----- Raw data
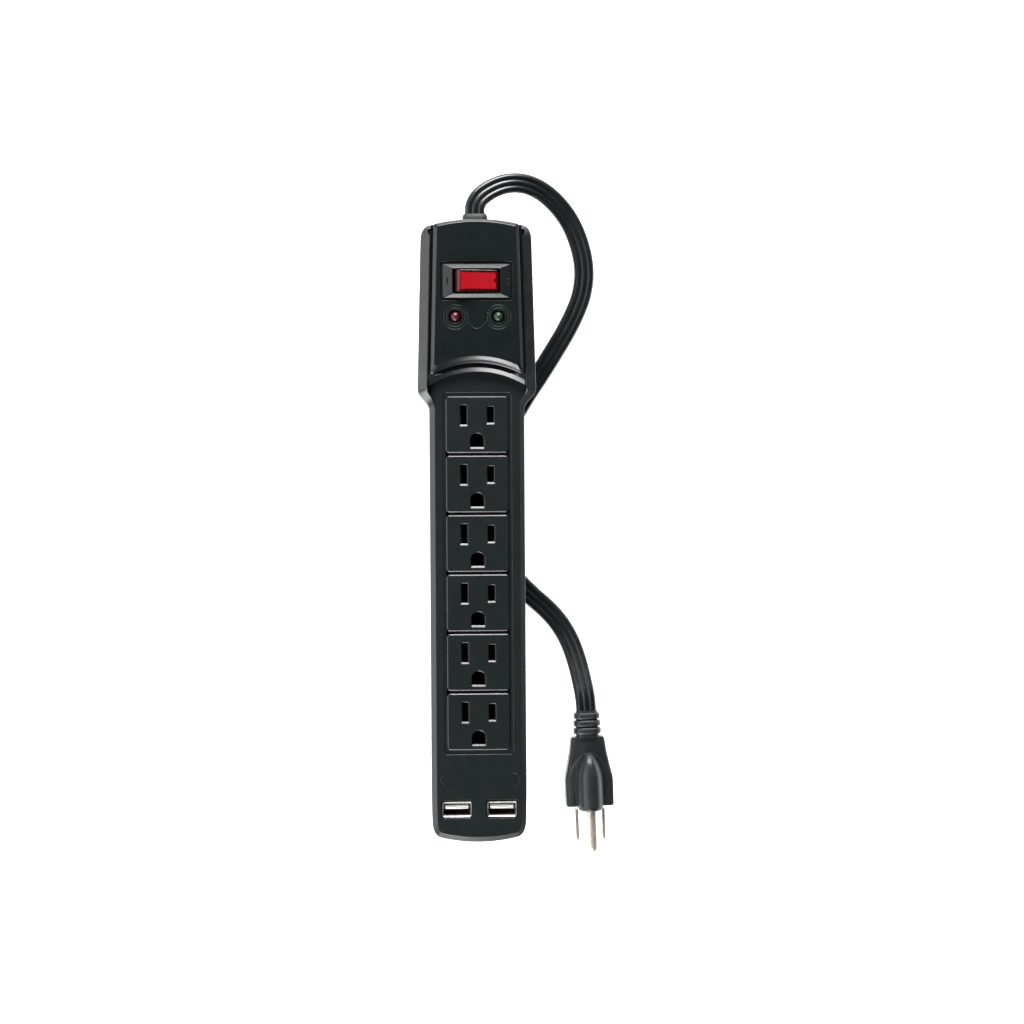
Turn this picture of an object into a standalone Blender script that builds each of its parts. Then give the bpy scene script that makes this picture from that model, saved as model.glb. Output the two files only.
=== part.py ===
"""Six-outlet power strip with a lit rocker switch, two indicator lamps, two charging ports and a flat cord.

The strip lies face up: +Z out of the outlets, +Y towards the switch and the cord, +X to the right.
The origin is on the floor, below the middle of the housing.
"""
import math

import bmesh
import bpy
from mathutils import Matrix, Vector

mm = 0.001
CLEAR = 0.3 * mm            # gap kept between neighbouring pieces

# Housing, seen from above
END_Y = 146.5 * mm          # from the middle to either end
BODY_HALF = 22.4 * mm       # half width of the outlet part
HEAD_HALF_LOW = 27.9 * mm   # half width of the head at its shoulders
HEAD_HALF_TOP = 26.2 * mm   # and at its far end
SHOULDER_LOW_Y = 57.0 * mm
SHOULDER_TOP_Y = 67.4 * mm
CORNER_Y = 137.0 * mm       # where the rounded corners of the head begin
FOOT_CORNER_Y = -136.0 * mm
HEAD_ARC_RADIUS = 44.0 * mm  # the head's lower edge bows towards the far end
HEAD_ARC_Y = 75.4 * mm

# Housing, heights above the floor
COVER_Z = 5.3 * mm
COVER_THICK = 2.2 * mm
SHELL_Z = COVER_Z + COVER_THICK + CLEAR
DECK_Z = 31.0 * mm          # face round the outlets
TERRACE_Z = 34.0 * mm       # step round the raised panel of the head
PANEL_Z = 37.5 * mm
WALL = 2.3 * mm
DECK_THICK = 2.6 * mm
KEYHOLES_Y = (96.0 * mm, -96.0 * mm)  # wall-hanging holes in the rear cover

# Outlets
OUTLET_COUNT = 6
OUTLET_PITCH = 28.0 * mm
OUTLET_FIRST_Y = 50.3 * mm   # middle of the outlet face nearest to the head
OUTLET_HALF_X = 14.9 * mm
OUTLET_HALF_Y = 13.4 * mm
BLADE_HALF_GAP = 6.35 * mm   # blades are 12.7 mm apart
SLOT_WIDTH = 2.5 * mm
NEUTRAL_SLOT = 8.6 * mm
LIVE_SLOT = 7.2 * mm
SLOT_RISE = 4.4 * mm         # from the middle of the face up to the slots
GROUND_DROP = 11.9 * mm      # from the slots down to the ground hole
GROUND_WIDTH = 5.6 * mm
GROUND_HEIGHT = 6.1 * mm
MOUTH = 0.5 * mm             # chamfer round every hole
WELL_HALF_X = 16.2 * mm
WELL_TOP_Y = 65.3 * mm
WELL_LOW_Y = -105.0 * mm
TRAY_LOW_Z = 14.0 * mm       # contact tray below the outlet faces
TRAY_TOP_Z = DECK_Z - DECK_THICK - 0.4 * mm
CHANNEL_ROOF_Z = TRAY_TOP_Z - 2.6 * mm
CHANNEL_HALF = 1.9 * mm
GROUND_CHANNEL_HALF = 3.4 * mm

# Switch
SWITCH_Y = 117.2 * mm
BEZEL_X = 31.4 * mm
BEZEL_Y = 16.1 * mm
WINDOW_X = 21.8 * mm
WINDOW_Y = 10.7 * mm
PIVOT_Z = 35.5 * mm
ROCKER_RADIUS = 10.6 * mm
ROCKER_RISE = 4.5 * mm       # from the pivot to the flat top
ROCKER_TILT = 10.0           # degrees either side of level
LEVER_TILT = 4.0
LEVER_Z = 24.5 * mm
TERMINALS_X = (-7.4 * mm, 0.0, 7.4 * mm)

# Indicator lamps and charging ports
LAMP_X = 10.1 * mm
LAMP_Y = 100.6 * mm
LAMP_RADIUS = 2.4 * mm
PORT_X = 10.6 * mm
PORT_Y = -130.8 * mm
PORT_LIP_X = 14.0 * mm
PORT_LIP_Y = 7.3 * mm

# Cord and plug
CORD_WIDTH = 9.6 * mm
CORD_THICK = 4.4 * mm
CLAMP_Y = 131.5 * mm
END_LEAD = 1.2 * mm           # straight part of a cord at either end
CORD_STEP = 7.4 * mm          # between the points of its curve
CORD_Z = 15.0 * mm           # height where it leaves the head
GLAND_FACE_Y = 150.4 * mm
PLUG_FACE = Vector((52.0, -87.2, 13.5)) * mm
PLUG_YAW = 1.9               # degrees from straight along -Y
PLUG_STEM = 11.5 * mm
PLUG_LENGTH = 34.5 * mm
PIN_RISE = 7.9 * mm          # ground pin above the middle of the plug
BLADE_DROP = 4.0 * mm        # blades below it
# Points of the cord's centre line, in millimetres, from the head to the plug
CORD_ROUTE = (
    (0.0, 151.1, 15.0), (0.1, 155.0, 15.0), (2.3, 159.2, 14.4), (7.4, 163.2, 13.2), (13.6, 166.0, 11.6),
    (20.1, 167.0, 9.8), (26.4, 166.2, 8.0), (32.4, 163.6, 6.3), (38.0, 159.4, 4.8), (43.0, 154.0, 3.6),
    (47.2, 147.4, 2.8), (50.4, 139.6, 2.5), (52.5, 131.0, 2.5), (53.0, 122.5, 2.5), (51.6, 113.6, 2.5),
    (48.3, 104.8, 2.5), (43.6, 95.6, 2.5), (38.2, 86.6, 2.5), (31.3, 75.7, 2.5), (23.6, 64.1, 2.5),
    (17.0, 52.5, 2.5), (11.8, 40.0, 2.5), (8.2, 27.0, 2.5), (6.6, 13.5, 2.5), (7.6, 0.0, 2.5),
    (11.8, -12.6, 2.5), (18.5, -23.0, 2.5), (26.5, -31.2, 2.5), (33.6, -37.6, 2.6), (39.6, -44.4, 3.1),
    (44.5, -52.8, 4.2), (47.9, -62.4, 6.4), (50.1, -71.9, 9.8), (51.4, -79.5, 12.7), (51.97, -86.4, 13.5),
)


# ---------------------------------------------------------------- materials and small tools

def clear_scene():
    for item in list(bpy.data.objects):
        bpy.data.objects.remove(item, do_unlink=True)


def finish(name, colour, roughness, metallic=0.0):
    material = bpy.data.materials.new(name)
    material.use_nodes = True
    shader = material.node_tree.nodes["Principled BSDF"]
    shader.inputs["Base Color"].default_value = (*colour, 1.0)
    shader.inputs["Roughness"].default_value = roughness
    shader.inputs["Metallic"].default_value = metallic
    material.diffuse_color = (*colour, 1.0)
    return material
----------
• **Exercise**
Output all of the material exactly as written.

• **Result below**
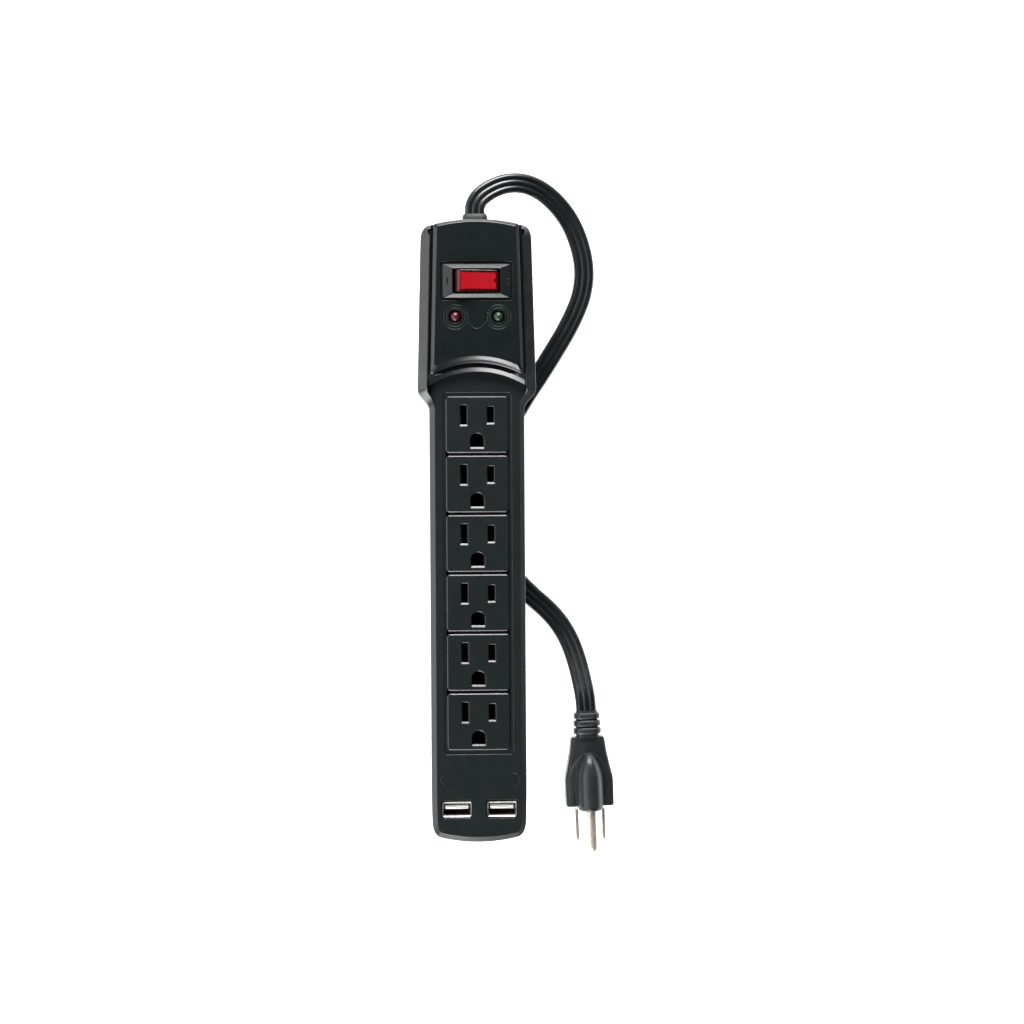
Turn this picture of an object into a standalone Blender script that builds each of its parts. Then give the bpy scene script that makes this picture from that model, saved as model.glb. Output the two files only.
=== part.py ===
"""Six-outlet power strip with a lit rocker switch, two indicator lamps, two charging ports and a flat cord.

The strip lies face up: +Z out of the outlets, +Y towards the switch and the cord, +X to the right.
The origin is on the floor, below the middle of the housing.
"""
import math

import bmesh
import bpy
from mathutils import Matrix, Vector

mm = 0.001
CLEAR = 0.3 * mm            # gap kept between neighbouring pieces

# Housing, seen from above
END_Y = 146.5 * mm          # from the middle to either end
BODY_HALF = 22.4 * mm       # half width of the outlet part
HEAD_HALF_LOW = 27.9 * mm   # half width of the head at its shoulders
HEAD_HALF_TOP = 26.2 * mm   # and at its far end
SHOULDER_LOW_Y = 57.0 * mm
SHOULDER_TOP_Y = 67.4 * mm
CORNER_Y = 137.0 * mm       # where the rounded corners of the head begin
FOOT_CORNER_Y = -136.0 * mm
HEAD_ARC_RADIUS = 44.0 * mm  # the head's lower edge bows towards the far end
HEAD_ARC_Y = 75.4 * mm

# Housing, heights above the floor
COVER_Z = 5.3 * mm
COVER_THICK = 2.2 * mm
SHELL_Z = COVER_Z + COVER_THICK + CLEAR
DECK_Z = 31.0 * mm          # face round the outlets
TERRACE_Z = 34.0 * mm       # step round the raised panel of the head
PANEL_Z = 37.5 * mm
WALL = 2.3 * mm
DECK_THICK = 2.6 * mm
KEYHOLES_Y = (96.0 * mm, -96.0 * mm)  # wall-hanging holes in the rear cover

# Outlets
OUTLET_COUNT = 6
OUTLET_PITCH = 28.0 * mm
OUTLET_FIRST_Y = 50.3 * mm   # middle of the outlet face nearest to the head
OUTLET_HALF_X = 14.9 * mm
OUTLET_HALF_Y = 13.4 * mm
BLADE_HALF_GAP = 6.35 * mm   # blades are 12.7 mm apart
SLOT_WIDTH = 2.5 * mm
NEUTRAL_SLOT = 8.6 * mm
LIVE_SLOT = 7.2 * mm
SLOT_RISE = 4.4 * mm         # from the middle of the face up to the slots
GROUND_DROP = 11.9 * mm      # from the slots down to the ground hole
GROUND_WIDTH = 5.6 * mm
GROUND_HEIGHT = 6.1 * mm
MOUTH = 0.5 * mm             # chamfer round every hole
WELL_HALF_X = 16.2 * mm
WELL_TOP_Y = 65.3 * mm
WELL_LOW_Y = -105.0 * mm
TRAY_LOW_Z = 14.0 * mm       # contact tray below the outlet faces
TRAY_TOP_Z = DECK_Z - DECK_THICK - 0.4 * mm
CHANNEL_ROOF_Z = TRAY_TOP_Z - 2.6 * mm
CHANNEL_HALF = 1.9 * mm
GROUND_CHANNEL_HALF = 3.4 * mm

# Switch
SWITCH_Y = 117.2 * mm
BEZEL_X = 31.4 * mm
BEZEL_Y = 16.1 * mm
WINDOW_X = 21.8 * mm
WINDOW_Y = 10.7 * mm
PIVOT_Z = 35.5 * mm
ROCKER_RADIUS = 10.6 * mm
ROCKER_RISE = 4.5 * mm       # from the pivot to the flat top
ROCKER_TILT = 10.0           # degrees either side of level
LEVER_TILT = 4.0
LEVER_Z = 24.5 * mm
TERMINALS_X = (-7.4 * mm, 0.0, 7.4 * mm)

# Indicator lamps and charging ports
LAMP_X = 10.1 * mm
LAMP_Y = 100.6 * mm
LAMP_RADIUS = 2.4 * mm
PORT_X = 10.6 * mm
PORT_Y = -130.8 * mm
PORT_LIP_X = 14.0 * mm
PORT_LIP_Y = 7.3 * mm

# Cord and plug
CORD_WIDTH = 9.6 * mm
CORD_THICK = 4.4 * mm
CLAMP_Y = 131.5 * mm
END_LEAD = 1.2 * mm           # straight part of a cord at either end
CORD_STEP = 7.4 * mm          # between the points of its curve
CORD_Z = 15.0 * mm           # height where it leaves the head
GLAND_FACE_Y = 150.4 * mm
PLUG_FACE = Vector((52.0, -87.2, 13.5)) * mm
PLUG_YAW = 1.9               # degrees from straight along -Y
PLUG_STEM = 11.5 * mm
PLUG_LENGTH = 34.5 * mm
PIN_RISE = 7.9 * mm          # ground pin above the middle of the plug
BLADE_DROP = 4.0 * mm        # blades below it
# Points of the cord's centre line, in millimetres, from the head to the plug
CORD_ROUTE = (
    (0.0, 151.1, 15.0), (0.1, 155.0, 15.0), (2.3, 159.2, 14.4), (7.4, 163.2, 13.2), (13.6, 166.0, 11.6),
    (20.1, 167.0, 9.8), (26.4, 166.2, 8.0), (32.4, 163.6, 6.3), (38.0, 159.4, 4.8), (43.0, 154.0, 3.6),
    (47.2, 147.4, 2.8), (50.4, 139.6, 2.5), (52.5, 131.0, 2.5), (53.0, 122.5, 2.5), (51.6, 113.6, 2.5),
    (48.3, 104.8, 2.5), (43.6, 95.6, 2.5), (38.2, 86.6, 2.5), (31.3, 75.7, 2.5), (23.6, 64.1, 2.5),
    (17.0, 52.5, 2.5), (11.8, 40.0, 2.5), (8.2, 27.0, 2.5), (6.6, 13.5, 2.5), (7.6, 0.0, 2.5),
    (11.8, -12.6, 2.5), (18.5, -23.0, 2.5), (26.5, -31.2, 2.5), (33.6, -37.6, 2.6), (39.6, -44.4, 3.1),
    (44.5, -52.8, 4.2), (47.9, -62.4, 6.4), (50.1, -71.9, 9.8), (51.4, -79.5, 12.7), (51.97, -86.4, 13.5),
)


# ---------------------------------------------------------------- materials and small tools

def clear_scene():
    for item in list(bpy.data.objects):
        bpy.data.objects.remove(item, do_unlink=True)


def finish(name, colour, roughness, metallic=0.0):
    material = bpy.data.materials.new(name)
    material.use_nodes = True
    shader = material.node_tree.nodes["Principled BSDF"]
    shader.inputs["Base Color"].default_value = (*colour, 1.0)
    shader.inputs["Roughness"].default_value = roughness
    shader.inputs["Metallic"].default_value = metallic
    material.diffuse_color = (*colour, 1.0)
    return material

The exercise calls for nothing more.